Work to do: Emit the exact text of every line from the line with "const loaf = new" to the line with "for node in", both ends included. No other output is expected.

Data segment:
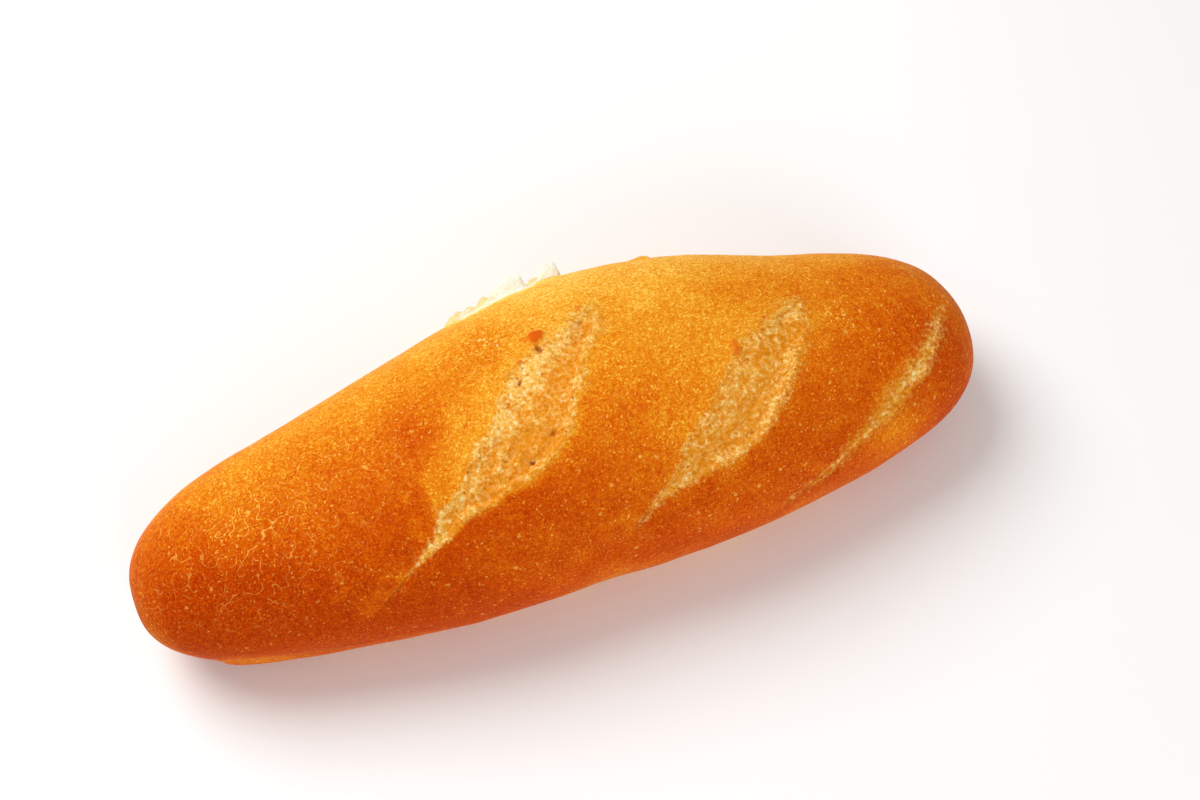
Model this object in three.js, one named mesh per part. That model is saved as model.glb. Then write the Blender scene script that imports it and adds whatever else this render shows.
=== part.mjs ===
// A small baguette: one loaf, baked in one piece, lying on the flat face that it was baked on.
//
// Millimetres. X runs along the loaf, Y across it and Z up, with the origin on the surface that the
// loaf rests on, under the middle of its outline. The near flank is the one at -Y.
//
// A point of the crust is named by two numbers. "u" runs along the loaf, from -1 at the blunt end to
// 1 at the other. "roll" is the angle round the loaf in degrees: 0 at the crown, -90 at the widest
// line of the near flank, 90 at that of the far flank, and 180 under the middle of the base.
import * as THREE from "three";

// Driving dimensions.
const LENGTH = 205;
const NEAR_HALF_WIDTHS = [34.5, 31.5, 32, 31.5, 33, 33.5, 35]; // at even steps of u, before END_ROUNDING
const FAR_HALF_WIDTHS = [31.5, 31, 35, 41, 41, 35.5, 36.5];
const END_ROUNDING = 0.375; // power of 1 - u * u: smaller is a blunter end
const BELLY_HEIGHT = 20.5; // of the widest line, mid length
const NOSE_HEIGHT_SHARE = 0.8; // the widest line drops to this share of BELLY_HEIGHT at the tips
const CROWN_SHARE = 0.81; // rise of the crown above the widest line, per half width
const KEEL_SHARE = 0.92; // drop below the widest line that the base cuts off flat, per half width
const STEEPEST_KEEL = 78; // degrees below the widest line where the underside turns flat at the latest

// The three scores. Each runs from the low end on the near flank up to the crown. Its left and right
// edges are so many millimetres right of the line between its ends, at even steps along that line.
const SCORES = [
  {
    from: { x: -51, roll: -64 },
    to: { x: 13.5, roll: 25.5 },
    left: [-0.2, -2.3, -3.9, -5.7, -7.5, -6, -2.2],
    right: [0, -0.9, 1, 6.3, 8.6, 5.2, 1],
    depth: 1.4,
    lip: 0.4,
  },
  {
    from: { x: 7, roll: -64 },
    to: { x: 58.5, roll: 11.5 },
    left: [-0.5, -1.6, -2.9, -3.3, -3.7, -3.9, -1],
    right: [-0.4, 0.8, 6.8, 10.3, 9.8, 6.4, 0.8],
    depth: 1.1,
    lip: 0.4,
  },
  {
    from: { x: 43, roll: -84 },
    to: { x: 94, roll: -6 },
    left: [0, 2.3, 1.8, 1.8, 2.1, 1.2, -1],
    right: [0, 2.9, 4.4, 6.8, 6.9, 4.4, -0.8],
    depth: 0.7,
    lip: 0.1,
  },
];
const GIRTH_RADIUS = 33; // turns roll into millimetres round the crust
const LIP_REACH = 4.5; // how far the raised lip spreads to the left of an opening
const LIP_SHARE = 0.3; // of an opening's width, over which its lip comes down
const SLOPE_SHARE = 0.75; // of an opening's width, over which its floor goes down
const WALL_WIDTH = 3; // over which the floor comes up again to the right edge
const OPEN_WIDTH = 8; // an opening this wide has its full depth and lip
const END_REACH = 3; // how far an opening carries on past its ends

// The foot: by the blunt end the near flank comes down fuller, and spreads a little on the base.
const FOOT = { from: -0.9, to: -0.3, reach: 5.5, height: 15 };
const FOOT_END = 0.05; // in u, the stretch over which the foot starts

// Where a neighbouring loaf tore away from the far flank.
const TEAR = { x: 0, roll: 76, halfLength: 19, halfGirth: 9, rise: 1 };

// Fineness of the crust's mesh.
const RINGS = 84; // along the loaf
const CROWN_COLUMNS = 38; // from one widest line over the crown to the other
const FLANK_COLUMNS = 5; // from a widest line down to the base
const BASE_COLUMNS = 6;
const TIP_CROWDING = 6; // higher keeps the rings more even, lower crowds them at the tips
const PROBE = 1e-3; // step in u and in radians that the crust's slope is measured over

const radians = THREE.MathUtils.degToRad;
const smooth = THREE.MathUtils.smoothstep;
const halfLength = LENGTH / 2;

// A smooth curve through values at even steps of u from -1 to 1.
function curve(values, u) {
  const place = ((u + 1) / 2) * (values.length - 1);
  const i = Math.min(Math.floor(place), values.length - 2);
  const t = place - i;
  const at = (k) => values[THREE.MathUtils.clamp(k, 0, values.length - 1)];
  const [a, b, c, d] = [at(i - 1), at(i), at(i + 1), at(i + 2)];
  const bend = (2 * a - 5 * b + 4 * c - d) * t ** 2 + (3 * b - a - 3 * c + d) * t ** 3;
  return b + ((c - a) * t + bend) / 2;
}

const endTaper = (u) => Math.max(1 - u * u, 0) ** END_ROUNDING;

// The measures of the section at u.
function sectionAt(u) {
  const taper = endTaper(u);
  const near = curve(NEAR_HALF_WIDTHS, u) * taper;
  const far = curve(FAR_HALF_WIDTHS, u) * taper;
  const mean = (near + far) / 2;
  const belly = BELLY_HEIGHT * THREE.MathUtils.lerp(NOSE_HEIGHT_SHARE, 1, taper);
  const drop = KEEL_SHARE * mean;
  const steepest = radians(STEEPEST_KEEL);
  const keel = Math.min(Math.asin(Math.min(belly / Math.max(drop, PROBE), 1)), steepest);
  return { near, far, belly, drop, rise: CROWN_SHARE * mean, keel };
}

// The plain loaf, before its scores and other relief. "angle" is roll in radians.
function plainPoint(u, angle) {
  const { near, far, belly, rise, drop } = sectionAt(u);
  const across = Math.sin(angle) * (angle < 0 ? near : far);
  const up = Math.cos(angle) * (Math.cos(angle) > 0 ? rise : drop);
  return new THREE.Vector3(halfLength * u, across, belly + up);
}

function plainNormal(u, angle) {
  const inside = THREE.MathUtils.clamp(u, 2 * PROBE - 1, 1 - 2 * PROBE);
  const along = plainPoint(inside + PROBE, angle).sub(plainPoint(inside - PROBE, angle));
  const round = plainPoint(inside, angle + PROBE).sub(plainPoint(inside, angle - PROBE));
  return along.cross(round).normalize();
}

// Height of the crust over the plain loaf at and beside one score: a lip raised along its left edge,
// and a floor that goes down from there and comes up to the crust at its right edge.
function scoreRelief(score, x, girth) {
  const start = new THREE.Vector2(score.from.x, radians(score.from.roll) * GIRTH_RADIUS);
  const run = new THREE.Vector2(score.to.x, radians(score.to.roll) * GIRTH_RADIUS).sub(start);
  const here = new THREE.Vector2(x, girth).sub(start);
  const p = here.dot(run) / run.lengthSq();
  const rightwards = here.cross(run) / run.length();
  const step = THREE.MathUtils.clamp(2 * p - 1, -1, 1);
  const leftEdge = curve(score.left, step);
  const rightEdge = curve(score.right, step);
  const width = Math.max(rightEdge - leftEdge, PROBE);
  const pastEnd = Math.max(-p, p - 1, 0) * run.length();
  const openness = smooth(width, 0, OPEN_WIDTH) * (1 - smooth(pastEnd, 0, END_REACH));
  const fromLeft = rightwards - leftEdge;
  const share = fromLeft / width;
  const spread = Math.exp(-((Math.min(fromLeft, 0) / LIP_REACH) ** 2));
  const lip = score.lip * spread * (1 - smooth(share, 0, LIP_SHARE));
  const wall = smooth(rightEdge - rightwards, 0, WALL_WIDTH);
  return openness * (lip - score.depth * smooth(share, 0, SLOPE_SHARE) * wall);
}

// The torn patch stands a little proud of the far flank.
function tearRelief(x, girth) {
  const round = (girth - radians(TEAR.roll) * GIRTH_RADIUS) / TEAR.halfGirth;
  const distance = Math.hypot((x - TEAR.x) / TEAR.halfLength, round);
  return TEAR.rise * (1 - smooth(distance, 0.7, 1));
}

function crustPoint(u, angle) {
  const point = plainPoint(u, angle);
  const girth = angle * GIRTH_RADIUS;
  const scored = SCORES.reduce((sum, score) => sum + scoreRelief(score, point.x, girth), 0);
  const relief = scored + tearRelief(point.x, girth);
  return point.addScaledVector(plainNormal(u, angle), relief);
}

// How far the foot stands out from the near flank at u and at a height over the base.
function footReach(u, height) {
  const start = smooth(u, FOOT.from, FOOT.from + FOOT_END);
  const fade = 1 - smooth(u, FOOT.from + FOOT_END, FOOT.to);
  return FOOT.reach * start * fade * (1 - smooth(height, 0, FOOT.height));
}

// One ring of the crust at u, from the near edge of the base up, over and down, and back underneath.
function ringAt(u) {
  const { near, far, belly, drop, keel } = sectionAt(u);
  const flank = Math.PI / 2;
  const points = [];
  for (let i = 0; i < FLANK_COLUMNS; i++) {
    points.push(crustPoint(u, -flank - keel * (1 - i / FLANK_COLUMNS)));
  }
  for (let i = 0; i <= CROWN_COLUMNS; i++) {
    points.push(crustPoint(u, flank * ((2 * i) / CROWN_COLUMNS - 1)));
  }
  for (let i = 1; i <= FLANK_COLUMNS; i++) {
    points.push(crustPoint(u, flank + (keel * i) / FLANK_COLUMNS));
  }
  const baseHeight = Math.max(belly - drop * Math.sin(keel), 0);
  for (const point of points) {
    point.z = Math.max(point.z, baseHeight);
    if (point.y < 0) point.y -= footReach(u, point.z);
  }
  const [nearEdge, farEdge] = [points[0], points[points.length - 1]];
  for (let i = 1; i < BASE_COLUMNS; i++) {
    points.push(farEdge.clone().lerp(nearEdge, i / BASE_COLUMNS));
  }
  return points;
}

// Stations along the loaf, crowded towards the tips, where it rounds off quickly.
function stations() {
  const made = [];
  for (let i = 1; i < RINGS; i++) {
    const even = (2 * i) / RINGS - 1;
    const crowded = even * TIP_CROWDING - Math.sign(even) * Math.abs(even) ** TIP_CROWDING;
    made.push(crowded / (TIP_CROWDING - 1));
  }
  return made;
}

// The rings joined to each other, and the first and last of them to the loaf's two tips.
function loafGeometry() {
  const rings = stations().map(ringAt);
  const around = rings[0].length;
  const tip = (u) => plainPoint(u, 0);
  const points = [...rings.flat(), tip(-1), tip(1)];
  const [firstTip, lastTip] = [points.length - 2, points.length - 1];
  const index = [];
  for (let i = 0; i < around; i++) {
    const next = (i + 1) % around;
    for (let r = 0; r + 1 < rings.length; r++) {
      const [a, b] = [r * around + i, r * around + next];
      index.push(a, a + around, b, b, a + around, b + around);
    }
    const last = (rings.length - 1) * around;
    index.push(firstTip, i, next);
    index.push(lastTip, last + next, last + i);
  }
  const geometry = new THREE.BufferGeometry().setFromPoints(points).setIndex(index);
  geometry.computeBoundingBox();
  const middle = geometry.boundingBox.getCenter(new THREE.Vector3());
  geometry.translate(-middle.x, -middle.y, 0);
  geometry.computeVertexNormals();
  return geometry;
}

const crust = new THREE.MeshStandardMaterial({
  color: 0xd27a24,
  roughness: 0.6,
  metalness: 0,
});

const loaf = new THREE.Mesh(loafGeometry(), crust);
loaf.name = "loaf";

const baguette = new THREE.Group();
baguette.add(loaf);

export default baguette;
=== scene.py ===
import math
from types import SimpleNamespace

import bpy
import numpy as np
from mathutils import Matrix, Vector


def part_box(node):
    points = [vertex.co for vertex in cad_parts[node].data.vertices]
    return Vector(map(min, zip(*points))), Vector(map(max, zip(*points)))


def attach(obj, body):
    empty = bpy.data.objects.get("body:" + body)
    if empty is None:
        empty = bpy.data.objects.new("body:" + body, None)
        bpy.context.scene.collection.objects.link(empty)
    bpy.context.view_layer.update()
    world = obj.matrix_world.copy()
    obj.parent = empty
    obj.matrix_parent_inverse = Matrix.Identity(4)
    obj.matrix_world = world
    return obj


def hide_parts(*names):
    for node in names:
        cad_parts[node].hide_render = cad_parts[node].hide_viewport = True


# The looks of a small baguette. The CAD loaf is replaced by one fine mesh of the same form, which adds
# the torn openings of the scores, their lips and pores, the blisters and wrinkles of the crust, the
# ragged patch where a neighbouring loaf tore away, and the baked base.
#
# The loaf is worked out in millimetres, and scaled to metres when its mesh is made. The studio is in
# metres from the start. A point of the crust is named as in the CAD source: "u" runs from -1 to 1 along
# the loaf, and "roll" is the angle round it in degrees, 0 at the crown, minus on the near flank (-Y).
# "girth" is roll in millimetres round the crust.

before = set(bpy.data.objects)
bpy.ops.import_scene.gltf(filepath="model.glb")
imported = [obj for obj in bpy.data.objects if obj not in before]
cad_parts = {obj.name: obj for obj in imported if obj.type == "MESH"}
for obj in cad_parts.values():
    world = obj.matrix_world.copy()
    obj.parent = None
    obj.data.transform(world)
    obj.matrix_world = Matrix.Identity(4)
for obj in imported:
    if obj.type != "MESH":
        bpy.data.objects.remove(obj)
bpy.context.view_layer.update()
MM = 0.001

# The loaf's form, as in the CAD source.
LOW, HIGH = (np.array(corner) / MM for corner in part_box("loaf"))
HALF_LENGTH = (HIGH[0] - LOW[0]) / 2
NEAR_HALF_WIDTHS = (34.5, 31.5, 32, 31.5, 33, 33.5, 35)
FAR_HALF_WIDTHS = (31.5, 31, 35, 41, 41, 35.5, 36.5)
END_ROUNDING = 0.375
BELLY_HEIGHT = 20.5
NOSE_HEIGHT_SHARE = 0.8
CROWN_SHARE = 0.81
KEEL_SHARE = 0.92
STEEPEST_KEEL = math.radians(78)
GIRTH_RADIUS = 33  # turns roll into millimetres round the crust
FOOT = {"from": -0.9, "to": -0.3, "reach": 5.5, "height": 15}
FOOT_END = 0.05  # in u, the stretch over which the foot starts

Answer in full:
const loaf = new THREE.Mesh(loafGeometry(), crust);
loaf.name = "loaf";

const baguette = new THREE.Group();
baguette.add(loaf);

export default baguette;
=== scene.py ===
import math
from types import SimpleNamespace

import bpy
import numpy as np
from mathutils import Matrix, Vector


def part_box(node):
    points = [vertex.co for vertex in cad_parts[node].data.vertices]
    return Vector(map(min, zip(*points))), Vector(map(max, zip(*points)))


def attach(obj, body):
    empty = bpy.data.objects.get("body:" + body)
    if empty is None:
        empty = bpy.data.objects.new("body:" + body, None)
        bpy.context.scene.collection.objects.link(empty)
    bpy.context.view_layer.update()
    world = obj.matrix_world.copy()
    obj.parent = empty
    obj.matrix_parent_inverse = Matrix.Identity(4)
    obj.matrix_world = world
    return obj


def hide_parts(*names):
    for node in names:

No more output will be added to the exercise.